The Bank of England is poised to significantly slow its quantitative tightening (QT) program, with expectations for annual government bond sales to decrease from £100 billion to a median of £67.5 billion, or potentially lower, in response to increased bond market volatility and rising borrowing costs. Concurrently, the Monetary Policy Committee is widely anticipated to hold interest rates steady at 4%, despite August inflation remaining elevated at 3.8%, signaling a more dovish approach to balance sheet reduction while maintaining a cautious, hawkish stance on monetary policy amid persistent inflation concerns and an uncertain path for future rate cuts.

Analysis

The Bank of England is signaling a significant policy shift, preparing to slow its quantitative tightening (QT) program while maintaining a hawkish stance on interest rates amid persistent inflation. Economists expect the pace of government bond sales to be reduced from the current £100 billion annually to a median of £67.5 billion, with some analysts suggesting a more aggressive cut to £60 billion.

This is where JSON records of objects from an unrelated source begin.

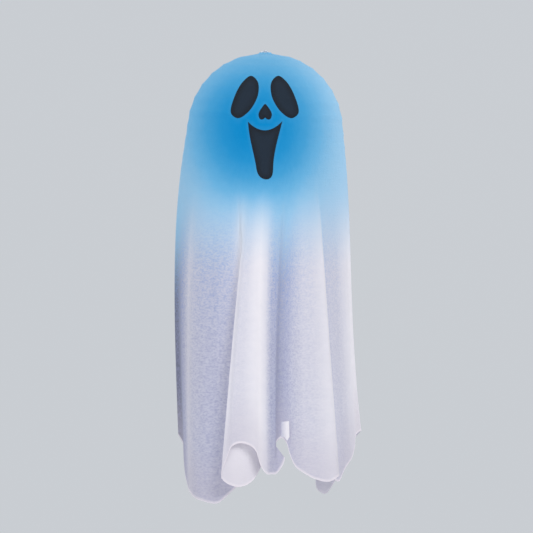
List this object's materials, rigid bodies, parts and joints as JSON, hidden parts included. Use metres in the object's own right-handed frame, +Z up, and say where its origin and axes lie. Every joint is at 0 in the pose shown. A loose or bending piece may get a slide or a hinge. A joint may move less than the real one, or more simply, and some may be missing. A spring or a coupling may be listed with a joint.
{
  "type": "ghost lantern",
  "caption": "Hanging ghost lantern: a round wire lantern under a sheer white cloth ghost with a dark face, lit blue from a battery light in the head.",
  "frame": {"origin": "where the hanging eye's inner top bears on a hook or cord", "axes": "+Z up, the face looks along -Y, +X to the right as the face is seen"},
  "size_m": [0.2501, 0.2441, 0.611],
  "materials": {
    "cloth": "sheer matte cloth, lit blue from inside the head",
    "face": "thin matte felt",
    "lantern_skin": "thin matte lantern cloth",
    "wire": "drawn steel wire",
    "white_wire": "white coated wire",
    "white_plastic": "fine matte moulding",
    "black_plastic": "matte",
    "screw": "zinc plated",
    "contact": "nickel plated spring steel",
    "board": "white solder mask",
    "led": "clear blue tinted, lit",
    "diffuser": "frosted, lit from behind",
    "cell": "plain bare sleeve"
  },
  "bodies": {
    "lantern": {"expander": "white_wire", "top_ring": "wire", "bottom_ring": "wire", "spiral_wire": "wire", "lantern_skin": "lantern_skin", "shroud": "cloth", "left_eye_patch": "face", "right_eye_patch": "face", "nose_patch": "face", "mouth_patch": "face"},
    "lamp": {"lamp_case": "white_plastic", "lamp_base": "white_plastic", "base_screw_left": "screw", "base_screw_right": "screw", "led_board": "board", "led_1": "led", "led_2": "led", "led_3": "led", "diffuser_dome": "diffuser", "switch_body": "contact", "cell_left": "cell", "cell_middle": "cell", "cell_right": "cell", "contact_negative": "contact", "contact_positive": "contact", "contact_bridge_upper": "contact", "contact_bridge_lower": "contact"},
    "door": {"battery_door": "white_plastic", "door_screw": "screw"},
    "switch": {"switch_slider": "black_plastic"}
  },
  "joints": [
    {"name": "lamp_swing", "type": "hinge", "parent": "lantern", "child": "lamp", "pos_m": [0, 0, -0.01327], "axis": [1, 0, 0], "range_deg": [-20, 20]},
    {"name": "battery_door_hinge", "type": "hinge", "parent": "lamp", "child": "door", "pos_m": [0, 0.007, -0.07647], "axis": [-1, 0, 0], "range_deg": [0, 90]},
    {"name": "power_switch", "type": "slide", "parent": "lamp", "child": "switch", "axis": [1, 0, 0], "range_m": [0, 0.003]}
  ]
}
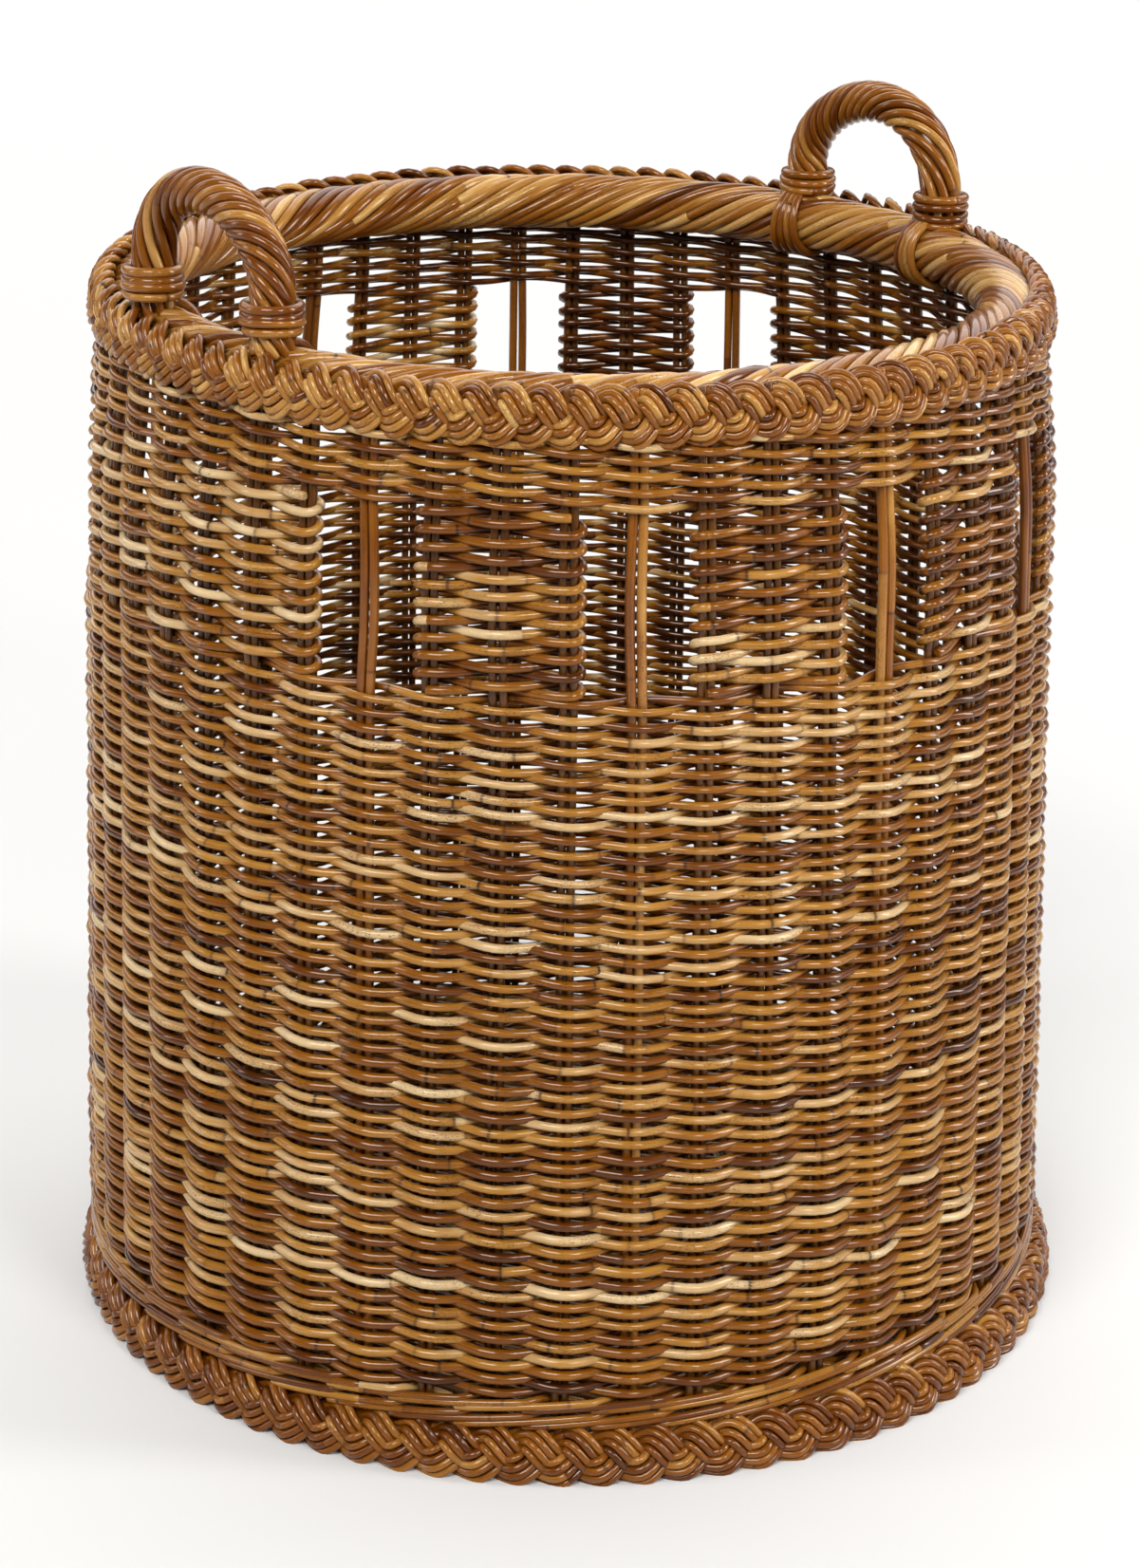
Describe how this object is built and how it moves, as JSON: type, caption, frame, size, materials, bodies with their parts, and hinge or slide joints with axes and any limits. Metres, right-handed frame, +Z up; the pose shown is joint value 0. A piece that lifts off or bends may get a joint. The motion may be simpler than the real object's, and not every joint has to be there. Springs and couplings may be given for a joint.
{
  "type": "wicker log basket",
  "caption": "Round woven rattan log basket with a band of windows, plaited rim and foot, and two rope handles.",
  "frame": {"origin": "centre of the foot's underside, on the floor", "axes": "+Z up along the basket's axis; -Y is the side seen from the front; +X is to the right seen from the front"},
  "size_m": [0.5119, 0.512, 0.594],
  "materials": {
    "stake_cane": "varnished rattan, semi-gloss",
    "siding_cane": "varnished rattan, semi-gloss",
    "wale_cane": "varnished rattan, semi-gloss",
    "panel_cane": "varnished rattan, semi-gloss",
    "border_cane": "varnished rattan, semi-gloss",
    "hoop_cane": "varnished rattan, semi-gloss",
    "handle_cane": "varnished rattan, semi-gloss",
    "binding_cane": "varnished rattan, semi-gloss",
    "base_cane": "varnished rattan, semi-gloss"
  },
  "bodies": {
    "root": {"band_upper": "panel_cane", "base_boss": "base_cane", "base_spokes": "base_cane", "base_weave": "base_cane", "foot_braid": "border_cane", "handle_left": "handle_cane", "handle_left_lashings": "binding_cane", "handle_left_wraps": "binding_cane", "handle_right": "handle_cane", "handle_right_lashings": "binding_cane", "handle_right_wraps": "binding_cane", "panel_01": "panel_cane", "panel_02": "panel_cane", "panel_03": "panel_cane", "panel_04": "panel_cane", "panel_05": "panel_cane", "panel_06": "panel_cane", "panel_07": "panel_cane", "panel_08": "panel_cane", "panel_09": "panel_cane", "panel_10": "panel_cane", "rim_braid": "border_cane", "rim_hoop": "hoop_cane", "siding": "siding_cane", "stakes_wall": "stake_cane", "stakes_window": "stake_cane", "wale": "wale_cane"}
  },
  "joints": []
}
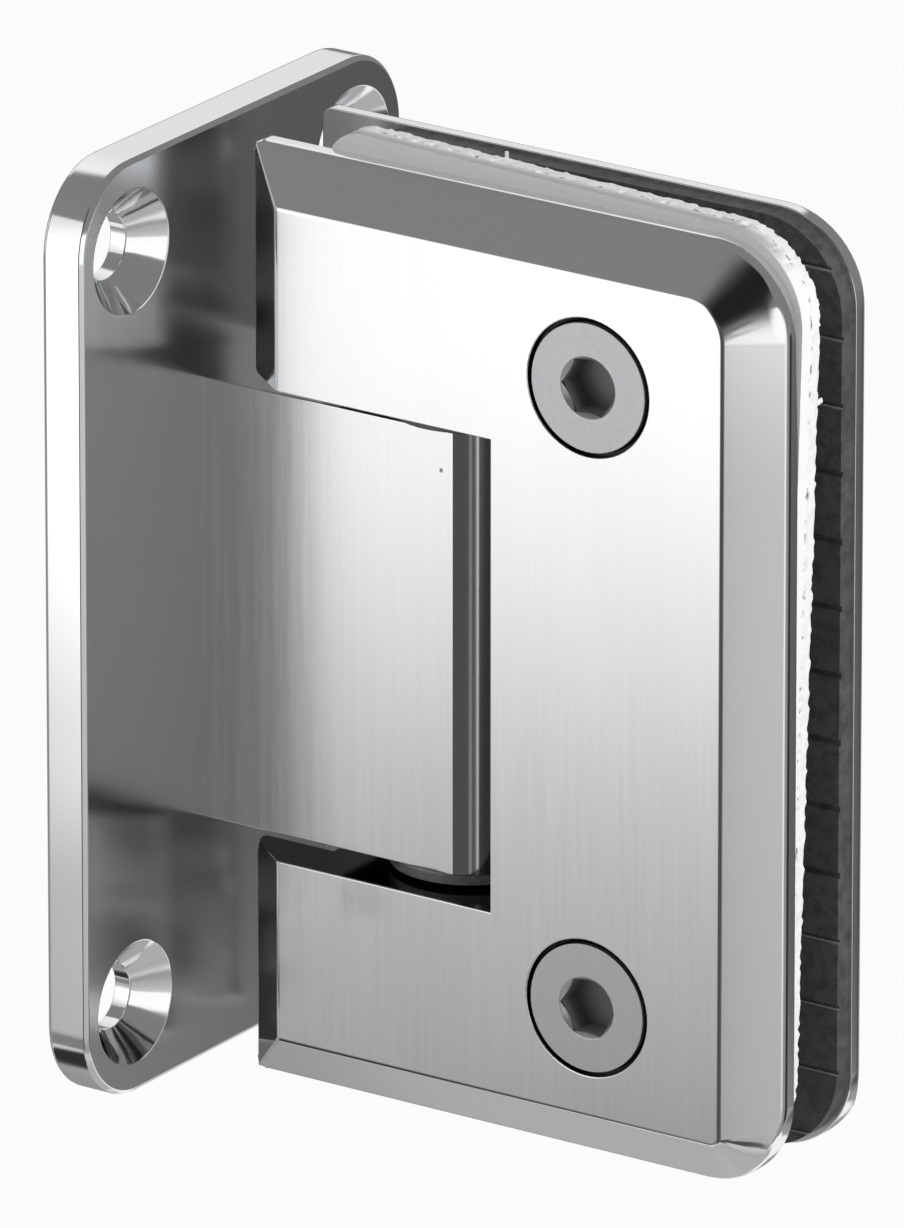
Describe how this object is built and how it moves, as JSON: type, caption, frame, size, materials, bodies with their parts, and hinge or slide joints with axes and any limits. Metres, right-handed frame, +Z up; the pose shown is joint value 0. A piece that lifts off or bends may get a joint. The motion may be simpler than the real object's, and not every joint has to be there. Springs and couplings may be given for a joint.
{
  "type": "wall-to-glass door hinge",
  "caption": "Offset-free wall-to-glass hinge: countersunk wall plate with a round-nosed knuckle, and a bevelled glass clamp that swings on a sprung square pin.",
  "frame": {"origin": "middle of the wall plate's back face, at mid height", "axes": "+X out from the wall, +Z up along the pivot axis, +Y away from the clamp's screw side"},
  "size_m": [0.0683, 0.051, 0.0919],
  "materials": {
    "bracket_satin": "satin, brushed up and down",
    "leaf_satin": "satin faces brushed up and down, polished bevels",
    "screw_satin": "fine turned satin",
    "plunger_steel": "ground",
    "pin_steel": "ground",
    "spring_wire": "drawn wire",
    "plug_steel": "blackened",
    "bush_polymer": "smooth grey",
    "sleeve_polymer": "natural",
    "gasket_pale": "matt, pale",
    "gasket_black": "matt, black"
  },
  "bodies": {
    "bracket": {"wall_bracket": "bracket_satin", "upper_bush": "bush_polymer", "lower_bush": "bush_polymer", "upper_spring": "spring_wire", "lower_spring": "spring_wire", "upper_spring_plug": "plug_steel", "lower_spring_plug": "plug_steel"},
    "clamp": {"front_leaf": "leaf_satin", "back_leaf": "leaf_satin", "pivot_pin": "pin_steel", "upper_lock_screw": "plug_steel", "lower_lock_screw": "plug_steel", "upper_clamp_screw": "screw_satin", "lower_clamp_screw": "screw_satin", "upper_sleeve": "sleeve_polymer", "lower_sleeve": "sleeve_polymer", "front_gasket": "gasket_pale", "back_gasket": "gasket_black"},
    "upper_plunger": {"upper_plunger": "plunger_steel"},
    "lower_plunger": {"lower_plunger": "plunger_steel"}
  },
  "joints": [
    {"name": "door_swing", "type": "hinge", "parent": "bracket", "child": "clamp", "pos_m": [0.0295, 0, 0], "axis": [0, 0, 1], "range_deg": [-90, 90]},
    {"name": "upper_plunger_slide", "type": "slide", "parent": "bracket", "child": "upper_plunger", "axis": [1, 0, 0], "range_m": [0, 0.00085], "stiffness_N_per_m": 2000, "springref_m": 0.00085, "deforming": ["upper_spring"]},
    {"name": "lower_plunger_slide", "type": "slide", "parent": "bracket", "child": "lower_plunger", "axis": [1, 0, 0], "range_m": [0, 0.00085], "stiffness_N_per_m": 2000, "springref_m": 0.00085, "deforming": ["lower_spring"]}
  ]
}
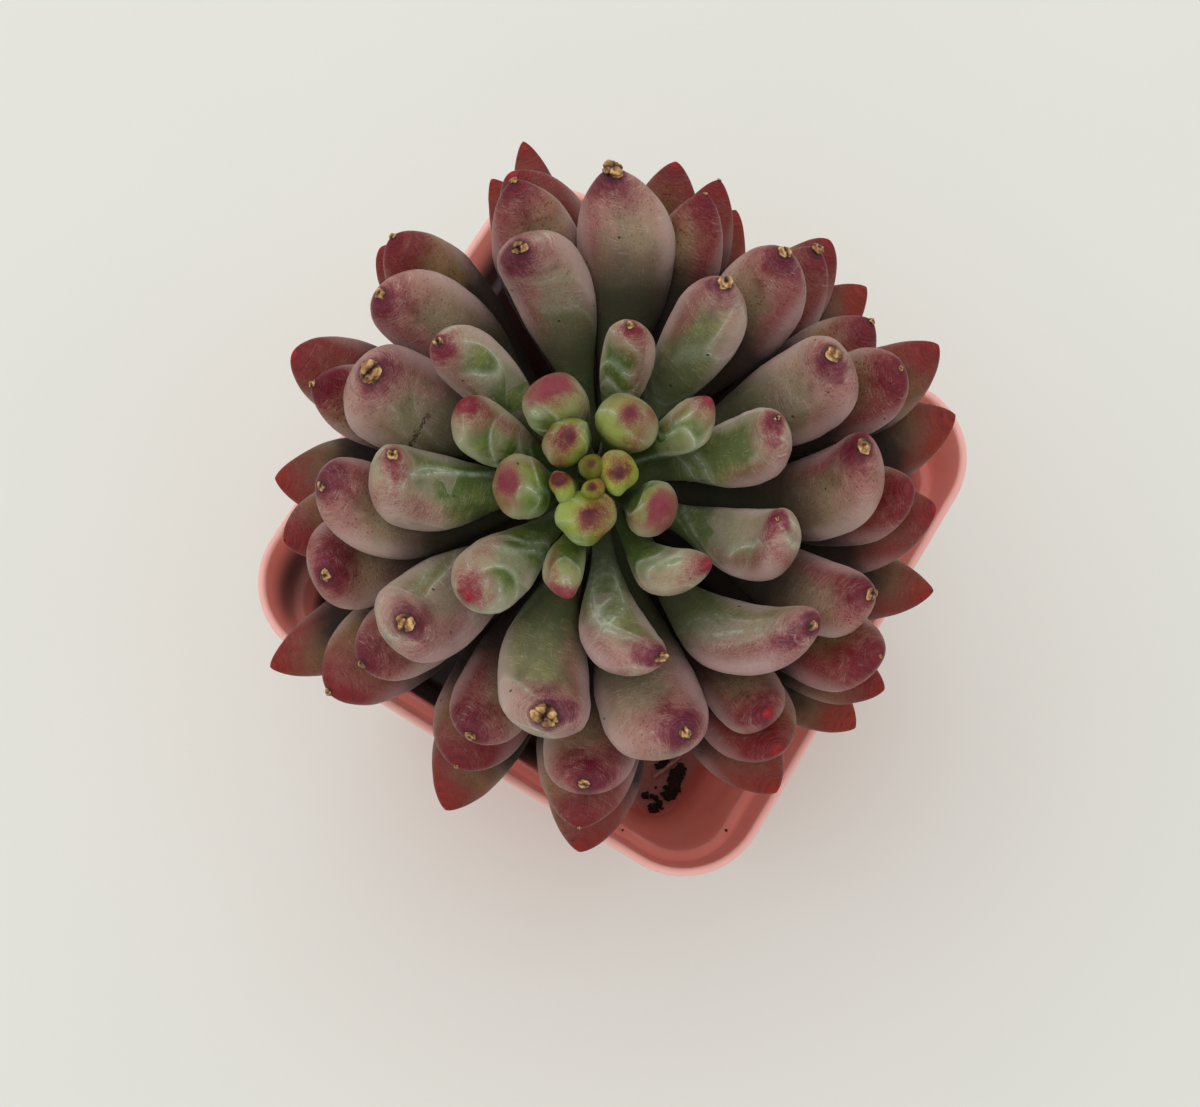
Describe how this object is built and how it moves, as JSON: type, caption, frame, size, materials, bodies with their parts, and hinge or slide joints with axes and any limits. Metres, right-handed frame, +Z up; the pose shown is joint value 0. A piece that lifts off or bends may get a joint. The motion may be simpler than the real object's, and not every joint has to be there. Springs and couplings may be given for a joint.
{
  "type": "potted beauty yu echeveria",
  "caption": "Leaning rosette of thick, club-shaped, red-tipped leaves on a short bare stem, rooted in a clod of soil in a square plastic nursery pot with rounded corners and a stepped collar.",
  "frame": {"origin": "centre of the pot's flat underside, where it stands", "axes": "+Z up through the pot's mouth; X and Y run along the pot's sides; the rosette leans from the upright by 12.6 degrees, towards the -Y side with a little +X"},
  "size_m": [0.0774, 0.0791, 0.1157],
  "materials": {
    "pot": "satin salmon pink plastic",
    "soil": "damp dark peat",
    "stem": "dry scarred bark",
    "heart": "waxy green with red tips",
    "leaf": "waxy mauve with crimson tips"
  },
  "bodies": {
    "root": {"pot": "pot", "soil": "soil", "stem": "stem", "heart": "heart", "leaf_01": "leaf", "leaf_02": "leaf", "leaf_03": "leaf", "leaf_04": "leaf", "leaf_05": "leaf", "leaf_06": "leaf", "leaf_07": "leaf", "leaf_08": "leaf", "leaf_09": "leaf", "leaf_10": "leaf", "leaf_11": "leaf", "leaf_12": "leaf", "leaf_13": "leaf", "leaf_14": "leaf", "leaf_15": "leaf", "leaf_16": "leaf", "leaf_17": "leaf", "leaf_18": "leaf", "leaf_19": "leaf", "leaf_20": "leaf", "leaf_21": "leaf", "leaf_22": "leaf", "leaf_23": "leaf", "leaf_24": "leaf", "leaf_25": "leaf", "leaf_26": "leaf", "leaf_27": "leaf", "leaf_28": "leaf", "leaf_29": "leaf", "leaf_30": "leaf", "leaf_31": "leaf", "leaf_32": "leaf", "leaf_33": "leaf", "leaf_34": "leaf", "leaf_35": "leaf", "leaf_36": "leaf", "leaf_37": "leaf", "leaf_38": "leaf", "leaf_39": "leaf", "leaf_40": "leaf", "leaf_41": "leaf", "leaf_42": "leaf", "leaf_43": "leaf", "leaf_44": "leaf", "leaf_45": "leaf", "leaf_46": "leaf", "leaf_47": "leaf", "leaf_48": "leaf", "leaf_49": "leaf", "leaf_50": "leaf", "leaf_51": "leaf", "leaf_52": "leaf", "leaf_53": "leaf", "leaf_54": "leaf"}
  },
  "joints": []
}
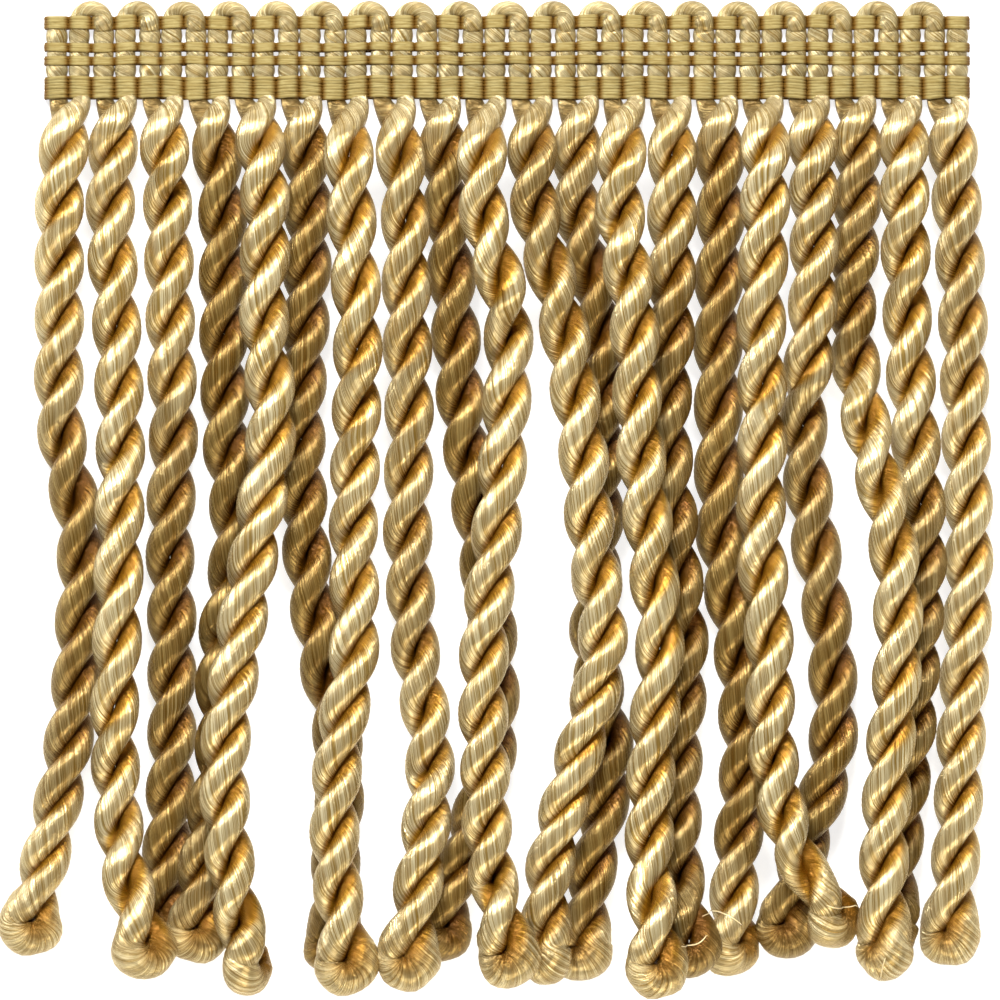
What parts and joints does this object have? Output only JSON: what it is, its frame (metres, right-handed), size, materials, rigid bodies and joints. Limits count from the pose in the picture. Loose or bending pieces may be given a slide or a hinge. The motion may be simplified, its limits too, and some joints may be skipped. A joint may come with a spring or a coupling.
{
  "type": "cord fringe trim",
  "caption": "Flat length of bullion fringe: a ribbed woven heading with a scalloped edge, and a row of crossing twisted two-ply cords that end in loops.",
  "frame": {"origin": "middle of the heading's flat back, where the trim is sewn or glued on", "axes": "+X along the heading, -Y down the cords to their loops, +Z out of the face of the trim; it lies on its back on z = 0"},
  "size_m": [0.1526, 0.1526, 0.0202],
  "materials": {
    "heading_yarn": "shiny gold filament yarn woven over with duller khaki warps",
    "bullion_yarn": "shiny gold filament yarn, two plies twisted to a cord"
  },
  "bodies": {
    "root": {"heading": "heading_yarn", "fringe": "bullion_yarn"}
  },
  "joints": []
}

This dovish pivot on the balance sheet is a direct response to increased volatility in the gilt market, which has seen 20- and 30-year yields rise to their highest levels since 1998. Concurrently, the Monetary Policy Committee is widely expected to hold its main interest rate at 4%, diverging from the U.S. Federal Reserve's recent rate cut. This decision is underpinned by UK inflation holding at 3.8% in August—the highest in the G7 and nearly double the BoE's target. The expected 7-2 vote to hold rates indicates a hardening conviction to tackle inflation, despite Governor Bailey expressing "considerably more doubt" about the timing of future cuts. This creates a complex and uncertain outlook, with the BoE attempting to stabilize bond markets through reduced QT while simultaneously using high interest rates to combat inflation.